Count how many lines in the material below hold the word "parts"; the reply is that number alone.

====

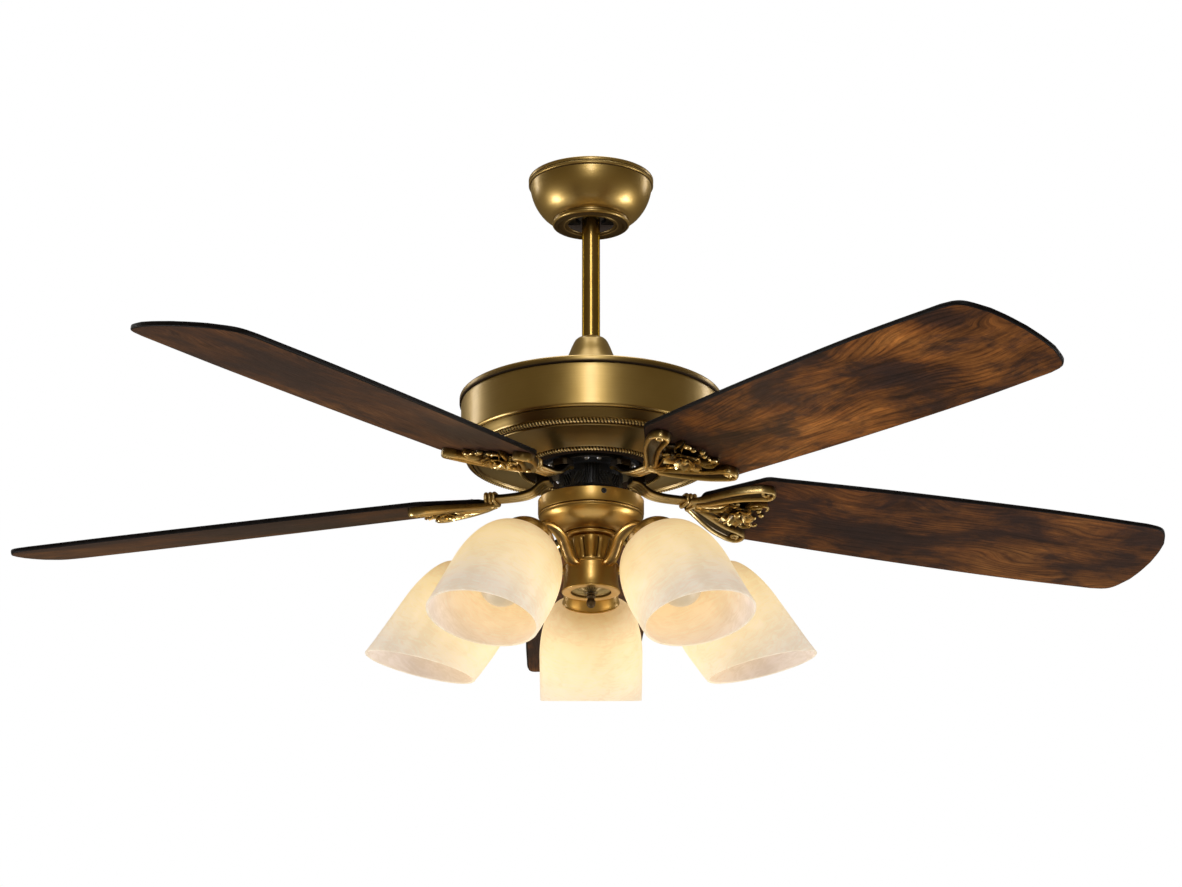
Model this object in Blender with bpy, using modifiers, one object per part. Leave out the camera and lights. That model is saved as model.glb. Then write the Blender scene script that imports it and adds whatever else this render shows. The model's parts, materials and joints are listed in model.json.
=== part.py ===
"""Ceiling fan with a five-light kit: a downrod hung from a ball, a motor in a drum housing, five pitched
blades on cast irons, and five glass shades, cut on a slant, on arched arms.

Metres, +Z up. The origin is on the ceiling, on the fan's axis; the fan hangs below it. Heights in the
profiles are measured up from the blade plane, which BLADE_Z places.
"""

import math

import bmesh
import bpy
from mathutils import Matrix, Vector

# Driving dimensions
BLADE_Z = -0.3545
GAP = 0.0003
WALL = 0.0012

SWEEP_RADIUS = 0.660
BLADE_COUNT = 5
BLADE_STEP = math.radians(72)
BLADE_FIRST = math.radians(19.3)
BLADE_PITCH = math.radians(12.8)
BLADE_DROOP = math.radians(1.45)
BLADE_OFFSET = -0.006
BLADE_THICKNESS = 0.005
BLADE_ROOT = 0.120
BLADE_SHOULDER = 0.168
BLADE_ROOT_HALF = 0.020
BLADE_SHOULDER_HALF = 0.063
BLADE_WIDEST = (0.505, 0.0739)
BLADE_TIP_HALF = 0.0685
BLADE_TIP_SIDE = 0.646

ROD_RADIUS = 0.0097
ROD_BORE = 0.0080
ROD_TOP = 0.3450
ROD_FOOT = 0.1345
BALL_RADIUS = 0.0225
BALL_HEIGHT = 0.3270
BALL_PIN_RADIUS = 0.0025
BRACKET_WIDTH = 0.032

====

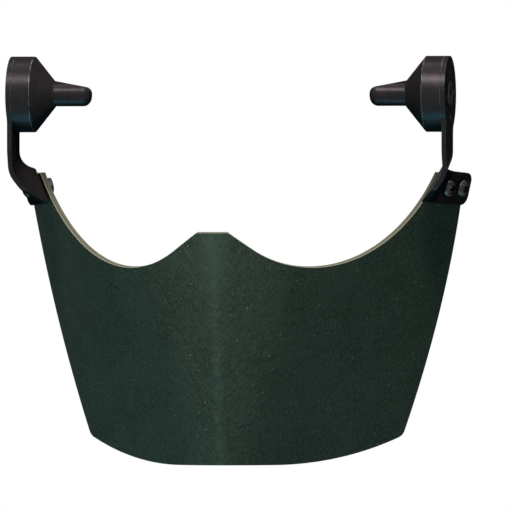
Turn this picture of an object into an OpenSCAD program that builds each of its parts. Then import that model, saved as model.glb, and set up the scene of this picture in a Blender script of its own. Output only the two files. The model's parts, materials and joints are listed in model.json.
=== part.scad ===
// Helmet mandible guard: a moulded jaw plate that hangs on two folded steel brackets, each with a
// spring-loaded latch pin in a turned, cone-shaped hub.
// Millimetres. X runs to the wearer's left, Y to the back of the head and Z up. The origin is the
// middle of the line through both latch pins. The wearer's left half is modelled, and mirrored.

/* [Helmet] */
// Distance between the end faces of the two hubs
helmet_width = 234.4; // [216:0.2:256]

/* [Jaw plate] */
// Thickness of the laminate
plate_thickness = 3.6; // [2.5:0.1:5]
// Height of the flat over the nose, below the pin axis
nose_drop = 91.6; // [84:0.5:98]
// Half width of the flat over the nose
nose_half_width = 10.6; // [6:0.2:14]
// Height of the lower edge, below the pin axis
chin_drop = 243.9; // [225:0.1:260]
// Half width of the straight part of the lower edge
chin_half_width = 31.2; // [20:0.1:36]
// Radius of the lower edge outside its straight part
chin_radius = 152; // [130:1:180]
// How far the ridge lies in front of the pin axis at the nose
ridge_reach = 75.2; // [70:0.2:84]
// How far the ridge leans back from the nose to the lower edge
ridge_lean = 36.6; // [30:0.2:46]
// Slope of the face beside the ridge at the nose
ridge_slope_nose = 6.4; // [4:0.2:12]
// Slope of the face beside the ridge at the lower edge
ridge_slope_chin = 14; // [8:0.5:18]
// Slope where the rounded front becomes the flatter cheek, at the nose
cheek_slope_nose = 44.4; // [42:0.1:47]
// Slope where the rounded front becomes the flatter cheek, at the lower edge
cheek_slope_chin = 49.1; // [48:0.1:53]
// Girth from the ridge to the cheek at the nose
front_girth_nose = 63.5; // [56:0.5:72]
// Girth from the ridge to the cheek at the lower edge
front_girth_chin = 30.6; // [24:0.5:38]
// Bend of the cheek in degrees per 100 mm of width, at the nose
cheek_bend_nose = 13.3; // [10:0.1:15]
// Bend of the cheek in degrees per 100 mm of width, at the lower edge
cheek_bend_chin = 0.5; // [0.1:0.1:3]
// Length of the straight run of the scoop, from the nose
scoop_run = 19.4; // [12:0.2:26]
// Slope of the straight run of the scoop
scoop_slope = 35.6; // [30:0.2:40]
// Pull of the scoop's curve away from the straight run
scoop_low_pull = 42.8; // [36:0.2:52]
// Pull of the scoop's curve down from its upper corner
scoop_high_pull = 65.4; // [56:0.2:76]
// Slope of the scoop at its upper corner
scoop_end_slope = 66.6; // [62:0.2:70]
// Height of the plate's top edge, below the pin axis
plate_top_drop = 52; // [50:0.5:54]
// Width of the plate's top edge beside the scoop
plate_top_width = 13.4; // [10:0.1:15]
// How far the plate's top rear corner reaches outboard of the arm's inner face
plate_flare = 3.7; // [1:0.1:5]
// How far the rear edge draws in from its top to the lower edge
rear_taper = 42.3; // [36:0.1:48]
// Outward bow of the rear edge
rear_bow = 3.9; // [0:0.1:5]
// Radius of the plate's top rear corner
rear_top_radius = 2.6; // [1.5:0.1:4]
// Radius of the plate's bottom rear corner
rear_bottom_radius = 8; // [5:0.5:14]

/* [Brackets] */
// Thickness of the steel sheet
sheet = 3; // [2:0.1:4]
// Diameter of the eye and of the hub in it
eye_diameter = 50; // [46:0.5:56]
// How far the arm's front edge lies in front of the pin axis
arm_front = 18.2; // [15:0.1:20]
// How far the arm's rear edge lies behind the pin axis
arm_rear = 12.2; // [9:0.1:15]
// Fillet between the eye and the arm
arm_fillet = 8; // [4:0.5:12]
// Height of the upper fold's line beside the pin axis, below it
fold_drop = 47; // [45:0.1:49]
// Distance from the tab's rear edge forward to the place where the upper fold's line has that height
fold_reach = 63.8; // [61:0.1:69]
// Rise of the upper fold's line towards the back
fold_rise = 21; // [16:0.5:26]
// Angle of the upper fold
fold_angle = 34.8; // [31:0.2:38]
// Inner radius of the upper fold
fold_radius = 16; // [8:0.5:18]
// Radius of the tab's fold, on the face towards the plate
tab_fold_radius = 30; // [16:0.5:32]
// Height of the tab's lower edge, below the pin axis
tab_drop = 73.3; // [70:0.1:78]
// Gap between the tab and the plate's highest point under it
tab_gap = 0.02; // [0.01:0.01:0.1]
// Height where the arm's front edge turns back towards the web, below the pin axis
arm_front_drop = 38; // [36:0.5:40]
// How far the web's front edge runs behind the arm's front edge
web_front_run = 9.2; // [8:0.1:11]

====

- [Reply to the exercise]
2